▶ INFORMATION SHOWN
>>>

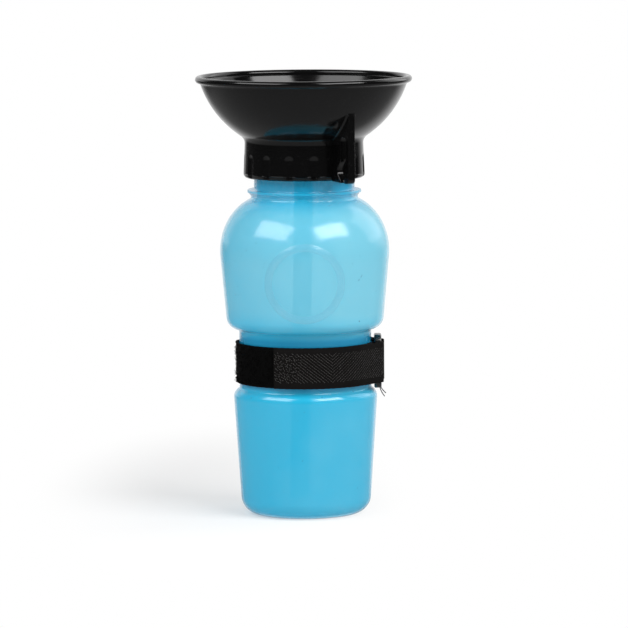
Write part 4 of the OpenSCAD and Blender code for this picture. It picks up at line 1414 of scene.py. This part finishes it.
# %% Stitches and thread ends
STITCHES = 6
STITCH_ANGLES = [5.0, 13.0]
STITCH_ROOT = 0.05
THREAD_R, PLY, TWIST, FRAYED = 0.24, 0.15, 0.9, 0.55
THREAD_ENDS = [
    [(37.6, -7.2, 66.6), (37.4, -7.8, 65.0), (37.9, -8.2, 63.4), (38.9, -8.3, 62.2), (40.1, -8.3, 61.0)],
    [(37.2, -7.0, 66.6), (37.0, -7.6, 64.8), (37.4, -8.0, 62.8), (38.3, -8.1, 61.0), (39.5, -8.1, 59.3)],
]


def build_stitches():
    """Arches along z on the tail's outer face, in one row for each of STITCH_ANGLES."""
    rows = math.radians(TAIL_TURN) * TAIL_R - np.radians(STITCH_ANGLES) * TAIL_R
    places = ((np.arange(STITCHES) + 0.5) / STITCHES - 0.5) * (TAPE_W - 2)
    s, z = grid_of(rows, places)
    return build_fibres("eye_stitches", LOOP_LINE, "strap", "sewing_thread", THREAD, ["strap_stitching"],
                        s, z, LOOP_HALF_T - STITCH_ROOT, -1.0, angle=math.pi / 2, half_length=1.1,
                        height=0.32, radius=THREAD_R, sides=8, steps=10)


def build_thread_end(name, places):
    """A two-ply thread: r = R (1 + ply cos(2 (angle - twist))) round a smooth line of points."""
    control = np.array(places, float)
    t = np.linspace(0, len(control) - 1, 30)
    path = np.column_stack([np.interp(t, np.arange(len(control)), c) for c in control.T])
    path[2:-2] = (path[:-4] + path[1:-3] + path[2:-2] + path[3:-1] + path[4:]) / 5
    ahead = np.gradient(path, axis=0)
    ahead /= np.linalg.norm(ahead, axis=1)[:, None]
    side = np.cross(ahead, [0, 1, 0])
    side /= np.linalg.norm(side, axis=1)[:, None]
    up = np.cross(side, ahead)
    step = np.arange(len(path))[:, None]
    a = np.linspace(0, 2 * math.pi, 10, endpoint=False)[None, :]
    r = THREAD_R * (1 + PLY * np.cos(2 * (a - TWIST * step)))
    r[-1] *= FRAYED
    out = np.cos(a)[:, :, None] * side[:, None] + np.sin(a)[:, :, None] * up[:, None]
    points = to_object(*np.moveaxis(path[:, None] + r[:, :, None] * out, -1, 0))
    uv = np.stack(np.broadcast_arrays(0.3 * step, THREAD_R * a), axis=-1) * UV_PER_MM
    faces = tube_faces(*r.shape, turned=True)
    return make_piece(name, points, faces, "strap", "sewing_thread", THREAD, uv=uv)


build_stitches()
for number, end_places in enumerate(THREAD_ENDS, 1):
    build_thread_end(f"thread_end_{number}", end_places)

<<<

▶ STATED TASK
Extract the full listing above without altering anything.

▶ WRITTEN ANSWER
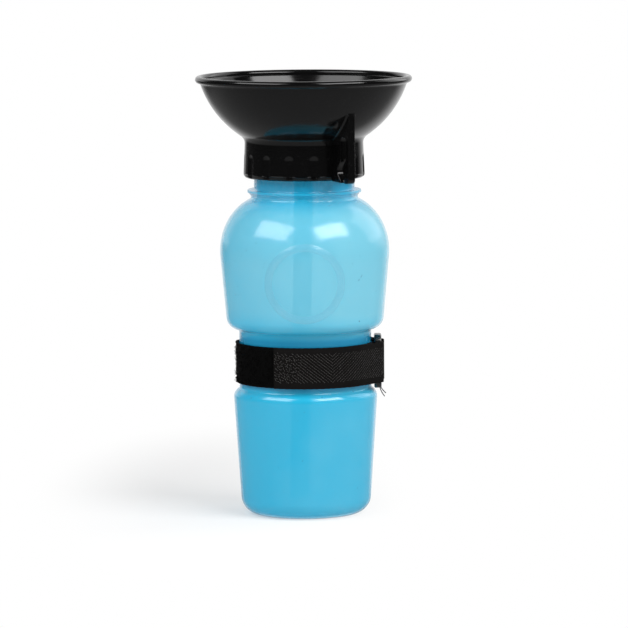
Write part 4 of the OpenSCAD and Blender code for this picture. It picks up at line 1414 of scene.py. This part finishes it.
# %% Stitches and thread ends
STITCHES = 6
STITCH_ANGLES = [5.0, 13.0]
STITCH_ROOT = 0.05
THREAD_R, PLY, TWIST, FRAYED = 0.24, 0.15, 0.9, 0.55
THREAD_ENDS = [
    [(37.6, -7.2, 66.6), (37.4, -7.8, 65.0), (37.9, -8.2, 63.4), (38.9, -8.3, 62.2), (40.1, -8.3, 61.0)],
    [(37.2, -7.0, 66.6), (37.0, -7.6, 64.8), (37.4, -8.0, 62.8), (38.3, -8.1, 61.0), (39.5, -8.1, 59.3)],
]


def build_stitches():
    """Arches along z on the tail's outer face, in one row for each of STITCH_ANGLES."""
    rows = math.radians(TAIL_TURN) * TAIL_R - np.radians(STITCH_ANGLES) * TAIL_R
    places = ((np.arange(STITCHES) + 0.5) / STITCHES - 0.5) * (TAPE_W - 2)
    s, z = grid_of(rows, places)
    return build_fibres("eye_stitches", LOOP_LINE, "strap", "sewing_thread", THREAD, ["strap_stitching"],
                        s, z, LOOP_HALF_T - STITCH_ROOT, -1.0, angle=math.pi / 2, half_length=1.1,
                        height=0.32, radius=THREAD_R, sides=8, steps=10)


def build_thread_end(name, places):
    """A two-ply thread: r = R (1 + ply cos(2 (angle - twist))) round a smooth line of points."""
    control = np.array(places, float)
    t = np.linspace(0, len(control) - 1, 30)
    path = np.column_stack([np.interp(t, np.arange(len(control)), c) for c in control.T])
    path[2:-2] = (path[:-4] + path[1:-3] + path[2:-2] + path[3:-1] + path[4:]) / 5
    ahead = np.gradient(path, axis=0)
    ahead /= np.linalg.norm(ahead, axis=1)[:, None]
    side = np.cross(ahead, [0, 1, 0])
    side /= np.linalg.norm(side, axis=1)[:, None]
    up = np.cross(side, ahead)
    step = np.arange(len(path))[:, None]
    a = np.linspace(0, 2 * math.pi, 10, endpoint=False)[None, :]
    r = THREAD_R * (1 + PLY * np.cos(2 * (a - TWIST * step)))
    r[-1] *= FRAYED
    out = np.cos(a)[:, :, None] * side[:, None] + np.sin(a)[:, :, None] * up[:, None]
    points = to_object(*np.moveaxis(path[:, None] + r[:, :, None] * out, -1, 0))
    uv = np.stack(np.broadcast_arrays(0.3 * step, THREAD_R * a), axis=-1) * UV_PER_MM
    faces = tube_faces(*r.shape, turned=True)
    return make_piece(name, points, faces, "strap", "sewing_thread", THREAD, uv=uv)


build_stitches()
for number, end_places in enumerate(THREAD_ENDS, 1):
    build_thread_end(f"thread_end_{number}", end_places)